Miners Strike Nationwide to Protest Overdue Wages
Feb. 08, 1995
MOSCOW (AP) _ Half a million coal miners staged a one-day strike Wednesday and threatened a protracted walkout if their demands for overdue wages and government subsidies were not met.
From Sakhalin Island in the Pacific Ocean to the southern city of Rostov-on-Don, 189 of Russia's 228 mines either closed down altogether or stopped supplying coal to clients. The others stayed open only to produce fuel for their communities.
Vitaly Budko, leader of the Russian Independent Union of Coal Miners, said the fireworks would begin next month if the government failed to respond.
``We will go on a protracted strike March 1 and demand early presidential elections and a resignation of this government,'' he said.
Alexander Livshitz, President Boris Yeltsin's chief economic adviser, said Wednesday the government will pay its debt in full. ``The miners' fair demands will be met,'' he told the Interfax news agency.
The government owes the industry about $325.4 million, and another $532.3 million is owed by companies, most of them government-owned power plants.
Union leaders and government officials last week worked out a deal where Russia would pay the miners $615.3 million before the end of March, Budko said.
He said First Deputy Prime Minister Anatoly Chubais ``flatly refused'' to pay the full amount now because the government had no money. ``That was either total failure to understand the problem, or a deliberate provocation,'' Budko said.

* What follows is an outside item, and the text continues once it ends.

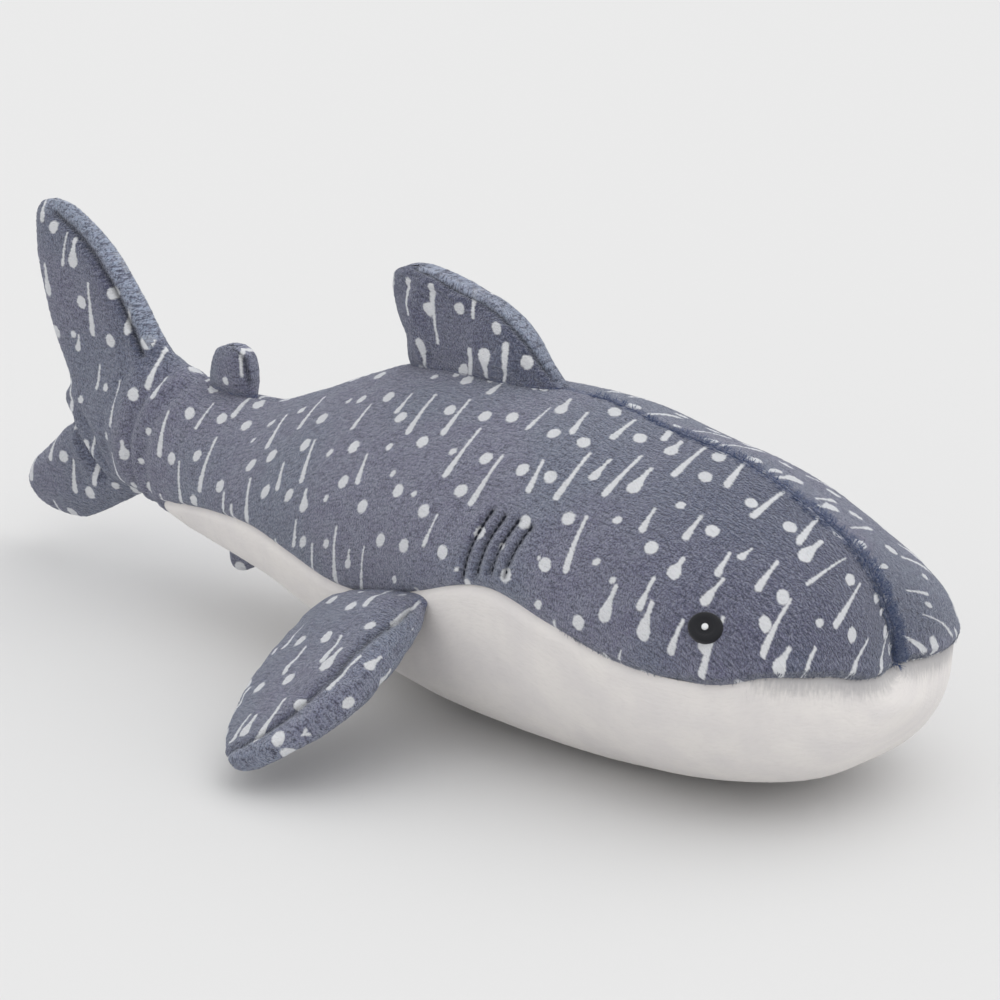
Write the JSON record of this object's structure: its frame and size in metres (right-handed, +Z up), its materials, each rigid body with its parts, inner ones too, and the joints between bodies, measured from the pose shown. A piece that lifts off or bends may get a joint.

``They wanted to get it all at once,'' said Arkady Yevstafiev, an aide to Chubais. ``But that would mean taking the money from teachers, or doctors, or pensioners.''
Coal accounts for more than 80 percent of Russia's heating fuel and over half of the fuel used by its thermoelectric plants.
The World Bank has offered a $600 million loan if Russia agrees to close 80 unprofitable mines in five years, but miners say that is too fast.
There have been no nationwide strikes in Russia since 1989-90, when coal miners' strikes nearly brought Soviet industries in Russia to a halt.